His valedictory piece-to-camera, in which he told us that he couldn't "be beat", warned of how it ends for cultural rebels unless they keep their mouths shut.
Let's not be naïve. Punk was, in essence, a tabloid creation. Malcolm McLaren, a man with a tabloid soul, said: "The media was our helper and our lover, and that, in effect, was the Sex Pistols' success . . . to control our media is to have the power of government, God, or both."
I can see why, a generation on, Lydon might have liked the idea of sending Rotten into the jungle. Reality television is the latest phase in the cartooning of society. To begin, a celebrity was somebody famous, whose life became fair game for public voyeurism. In phase two, the celebrity was reinvented as cartoon figure, whose life was a fictional collaboration between subject and medium.
All around us now are people who are almost entirely the creations of tabloid culture: cartoons, but having the appearance of real people. Now, in the third phase, the celebrity soap opera moves to supplant fiction and turn the world, finally, into soap.
Reality TV is the antithesis of what its name conveys: it presents "real" people in situations to which they respond by being as unreal as is necessary for their "survival".
The problem, in terms of the potentially revolutionary impact of his appearance, was that Rotten had not grown up. Once, he shocked by saying "shit" on TV; now he spits the c-word and everyone smiles indulgently at this terrible tousle-haired throwback. Outrage no longer outrages.

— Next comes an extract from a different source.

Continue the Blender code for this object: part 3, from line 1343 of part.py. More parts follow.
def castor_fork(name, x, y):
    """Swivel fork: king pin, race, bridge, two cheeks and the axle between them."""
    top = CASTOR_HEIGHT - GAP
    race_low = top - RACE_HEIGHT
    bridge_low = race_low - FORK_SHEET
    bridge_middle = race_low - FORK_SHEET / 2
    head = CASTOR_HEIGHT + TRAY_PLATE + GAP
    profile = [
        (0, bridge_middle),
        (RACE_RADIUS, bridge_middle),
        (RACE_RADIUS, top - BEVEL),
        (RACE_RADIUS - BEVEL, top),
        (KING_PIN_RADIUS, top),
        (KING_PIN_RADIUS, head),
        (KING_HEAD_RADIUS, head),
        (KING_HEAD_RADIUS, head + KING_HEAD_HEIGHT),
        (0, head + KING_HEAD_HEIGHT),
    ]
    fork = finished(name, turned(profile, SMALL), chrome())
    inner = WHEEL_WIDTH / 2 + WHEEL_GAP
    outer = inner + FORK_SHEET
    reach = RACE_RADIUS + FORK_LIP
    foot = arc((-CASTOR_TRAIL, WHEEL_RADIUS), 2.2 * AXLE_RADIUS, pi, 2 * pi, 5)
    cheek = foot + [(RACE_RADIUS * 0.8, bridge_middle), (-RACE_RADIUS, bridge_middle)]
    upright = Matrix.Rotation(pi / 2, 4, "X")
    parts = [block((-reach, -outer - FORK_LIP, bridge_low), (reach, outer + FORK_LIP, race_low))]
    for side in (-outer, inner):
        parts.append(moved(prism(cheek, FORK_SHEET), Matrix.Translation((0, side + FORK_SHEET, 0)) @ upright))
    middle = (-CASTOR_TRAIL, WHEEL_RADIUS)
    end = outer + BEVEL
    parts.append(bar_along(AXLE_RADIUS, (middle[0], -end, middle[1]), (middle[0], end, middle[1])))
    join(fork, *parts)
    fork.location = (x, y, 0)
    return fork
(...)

The reasons he gave for withdrawing were that he feared he was going to win and he didn't want to turn into Des O'Connor. This was half an explanation.
Jordan, her alleged bimboism notwithstanding, got the other half: "Deep down, I think he didn't want to be voted out. He'd rather walk himself than someone tell him to walk."
There are no points for being snobbish about reality TV. You can participate or deride, but not both. For Lydon to place his creation in the situation was courageous to begin with, but one assumed he knew what he was doing. Instantly, the cracks began to appear and we could see that he knew s**t.
Rotten had been a one-trick pony: he couldn't sing or play, he looked awful and he went a long way. But he was the creature of minds greater than his creator's, and it showed last week to painful effect.
Lydon walked because of the limits of his character, unable to handle winning or losing. The Rotten we thought we remembered might have been graceful, menopausally wry, avuncular, a greying malcontent whose anger had metamorphosed into something a little subtler. But there was nothing ironic or post-modern about this. Rotten leered, spat and fumed like it was still 1977, and in doing so betrayed that, even then, he'd already been little more than a cartoon.
Compared to this, Des O'Connor is someone to be.